What to produce
The data below holds the lines to copy: everything from the line containing "obj.matrix_world = world" to the line containing "in imported if", both ends included, set down exactly.
>> begin Dataset section
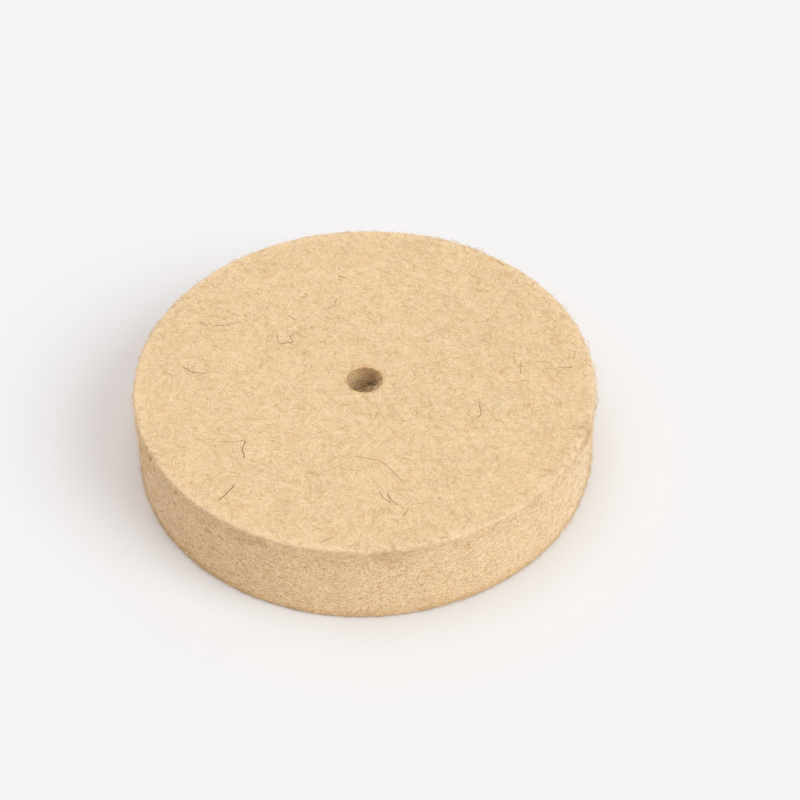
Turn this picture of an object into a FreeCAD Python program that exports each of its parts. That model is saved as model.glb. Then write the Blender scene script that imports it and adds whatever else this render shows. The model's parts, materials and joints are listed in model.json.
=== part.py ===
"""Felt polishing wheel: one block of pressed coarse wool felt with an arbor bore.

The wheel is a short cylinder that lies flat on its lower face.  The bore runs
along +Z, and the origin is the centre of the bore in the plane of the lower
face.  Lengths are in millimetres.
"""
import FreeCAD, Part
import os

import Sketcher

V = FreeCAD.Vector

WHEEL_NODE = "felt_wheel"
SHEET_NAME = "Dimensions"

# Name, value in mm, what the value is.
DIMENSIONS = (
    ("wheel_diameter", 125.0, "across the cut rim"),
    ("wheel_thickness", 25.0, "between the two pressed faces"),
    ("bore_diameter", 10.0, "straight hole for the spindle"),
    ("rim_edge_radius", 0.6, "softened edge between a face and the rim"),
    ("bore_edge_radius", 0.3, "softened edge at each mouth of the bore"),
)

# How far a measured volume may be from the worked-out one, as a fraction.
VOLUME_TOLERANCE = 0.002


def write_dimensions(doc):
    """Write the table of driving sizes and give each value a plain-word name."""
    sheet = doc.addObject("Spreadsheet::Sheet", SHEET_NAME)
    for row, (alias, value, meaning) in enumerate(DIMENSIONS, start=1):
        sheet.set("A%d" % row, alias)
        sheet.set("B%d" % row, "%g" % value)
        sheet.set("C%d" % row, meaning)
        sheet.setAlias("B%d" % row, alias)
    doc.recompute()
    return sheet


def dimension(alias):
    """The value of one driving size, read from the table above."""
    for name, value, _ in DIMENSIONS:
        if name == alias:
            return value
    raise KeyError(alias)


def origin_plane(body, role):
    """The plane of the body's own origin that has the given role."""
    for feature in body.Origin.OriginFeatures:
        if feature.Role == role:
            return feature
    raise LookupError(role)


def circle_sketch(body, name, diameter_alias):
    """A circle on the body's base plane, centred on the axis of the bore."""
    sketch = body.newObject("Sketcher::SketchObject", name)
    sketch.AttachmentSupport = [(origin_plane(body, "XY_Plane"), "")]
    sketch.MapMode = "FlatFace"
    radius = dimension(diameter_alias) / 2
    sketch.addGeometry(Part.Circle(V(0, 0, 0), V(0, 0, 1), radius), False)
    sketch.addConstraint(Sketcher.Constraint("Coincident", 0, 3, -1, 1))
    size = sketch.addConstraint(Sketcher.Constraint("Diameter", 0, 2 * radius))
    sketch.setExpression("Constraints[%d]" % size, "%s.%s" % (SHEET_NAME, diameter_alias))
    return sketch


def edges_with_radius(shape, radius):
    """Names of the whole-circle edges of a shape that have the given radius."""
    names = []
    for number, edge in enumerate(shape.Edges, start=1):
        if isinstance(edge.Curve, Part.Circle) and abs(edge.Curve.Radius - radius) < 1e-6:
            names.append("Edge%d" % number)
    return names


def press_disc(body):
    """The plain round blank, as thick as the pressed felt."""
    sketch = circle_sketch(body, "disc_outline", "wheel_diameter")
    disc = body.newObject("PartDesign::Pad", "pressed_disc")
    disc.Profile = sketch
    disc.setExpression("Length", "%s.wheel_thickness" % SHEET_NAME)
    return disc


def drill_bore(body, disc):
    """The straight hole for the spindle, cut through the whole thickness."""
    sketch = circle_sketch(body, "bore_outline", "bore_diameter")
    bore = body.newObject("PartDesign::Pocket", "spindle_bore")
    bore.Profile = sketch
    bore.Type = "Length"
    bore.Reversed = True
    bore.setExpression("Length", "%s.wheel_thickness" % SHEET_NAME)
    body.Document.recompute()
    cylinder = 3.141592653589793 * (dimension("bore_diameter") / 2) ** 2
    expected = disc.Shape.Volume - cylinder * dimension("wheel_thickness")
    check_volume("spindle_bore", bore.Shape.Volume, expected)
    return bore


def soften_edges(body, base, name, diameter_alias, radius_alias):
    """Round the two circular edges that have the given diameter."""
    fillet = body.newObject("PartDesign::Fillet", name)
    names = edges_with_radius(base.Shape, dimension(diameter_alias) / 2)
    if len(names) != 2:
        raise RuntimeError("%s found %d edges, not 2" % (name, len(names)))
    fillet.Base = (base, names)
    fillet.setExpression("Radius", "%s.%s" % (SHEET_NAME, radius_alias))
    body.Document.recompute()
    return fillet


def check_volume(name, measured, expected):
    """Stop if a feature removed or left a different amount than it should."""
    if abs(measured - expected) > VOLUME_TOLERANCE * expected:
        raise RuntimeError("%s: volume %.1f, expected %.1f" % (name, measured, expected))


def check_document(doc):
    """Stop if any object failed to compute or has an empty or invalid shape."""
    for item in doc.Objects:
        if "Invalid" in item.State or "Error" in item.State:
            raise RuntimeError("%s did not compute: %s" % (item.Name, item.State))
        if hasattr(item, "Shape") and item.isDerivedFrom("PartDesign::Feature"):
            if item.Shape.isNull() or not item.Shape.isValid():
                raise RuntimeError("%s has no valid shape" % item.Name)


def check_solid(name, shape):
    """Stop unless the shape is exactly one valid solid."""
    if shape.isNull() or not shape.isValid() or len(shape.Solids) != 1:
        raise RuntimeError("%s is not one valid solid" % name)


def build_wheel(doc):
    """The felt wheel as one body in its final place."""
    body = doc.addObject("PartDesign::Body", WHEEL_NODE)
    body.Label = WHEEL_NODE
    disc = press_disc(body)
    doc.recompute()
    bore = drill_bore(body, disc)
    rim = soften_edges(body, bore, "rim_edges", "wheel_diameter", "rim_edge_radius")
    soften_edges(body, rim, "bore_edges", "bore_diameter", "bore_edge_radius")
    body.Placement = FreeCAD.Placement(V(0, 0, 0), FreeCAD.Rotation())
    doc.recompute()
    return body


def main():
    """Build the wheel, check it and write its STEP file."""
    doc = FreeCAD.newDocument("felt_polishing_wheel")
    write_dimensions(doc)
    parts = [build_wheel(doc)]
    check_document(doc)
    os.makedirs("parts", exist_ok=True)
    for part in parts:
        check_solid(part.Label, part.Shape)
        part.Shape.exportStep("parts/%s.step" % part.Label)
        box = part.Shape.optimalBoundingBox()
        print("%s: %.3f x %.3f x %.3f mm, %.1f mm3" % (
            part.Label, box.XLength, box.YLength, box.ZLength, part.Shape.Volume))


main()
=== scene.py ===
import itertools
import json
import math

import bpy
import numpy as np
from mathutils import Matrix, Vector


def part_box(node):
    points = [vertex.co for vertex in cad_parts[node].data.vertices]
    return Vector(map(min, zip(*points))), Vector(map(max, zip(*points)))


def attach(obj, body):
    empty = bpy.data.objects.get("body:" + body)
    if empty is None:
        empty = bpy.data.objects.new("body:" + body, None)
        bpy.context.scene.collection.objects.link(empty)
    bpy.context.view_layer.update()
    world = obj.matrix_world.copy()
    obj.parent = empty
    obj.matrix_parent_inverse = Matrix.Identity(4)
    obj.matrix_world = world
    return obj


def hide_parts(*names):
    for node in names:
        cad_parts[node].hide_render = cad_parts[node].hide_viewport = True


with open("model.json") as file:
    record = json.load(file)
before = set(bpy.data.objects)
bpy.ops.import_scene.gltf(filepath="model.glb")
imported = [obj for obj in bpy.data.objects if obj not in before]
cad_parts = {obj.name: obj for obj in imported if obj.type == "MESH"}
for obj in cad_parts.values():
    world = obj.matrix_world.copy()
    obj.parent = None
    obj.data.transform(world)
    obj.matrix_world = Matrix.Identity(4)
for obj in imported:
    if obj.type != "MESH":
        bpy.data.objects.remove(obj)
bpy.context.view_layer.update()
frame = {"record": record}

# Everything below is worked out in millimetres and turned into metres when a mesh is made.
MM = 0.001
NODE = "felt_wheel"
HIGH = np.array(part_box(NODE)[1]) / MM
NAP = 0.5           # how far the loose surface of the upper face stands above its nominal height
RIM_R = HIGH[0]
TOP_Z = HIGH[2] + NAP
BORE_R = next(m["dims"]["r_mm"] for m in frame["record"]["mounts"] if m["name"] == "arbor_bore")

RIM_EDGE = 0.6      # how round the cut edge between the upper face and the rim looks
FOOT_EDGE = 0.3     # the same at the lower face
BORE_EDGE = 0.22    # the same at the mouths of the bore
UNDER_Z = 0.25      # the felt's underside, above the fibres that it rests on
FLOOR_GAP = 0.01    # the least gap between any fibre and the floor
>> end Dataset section
Answer for the task
    obj.matrix_world = world
    return obj


def hide_parts(*names):
    for node in names:
        cad_parts[node].hide_render = cad_parts[node].hide_viewport = True


with open("model.json") as file:
    record = json.load(file)
before = set(bpy.data.objects)
bpy.ops.import_scene.gltf(filepath="model.glb")
imported = [obj for obj in bpy.data.objects if obj not in before]
cad_parts = {obj.name: obj for obj in imported if obj.type == "MESH"}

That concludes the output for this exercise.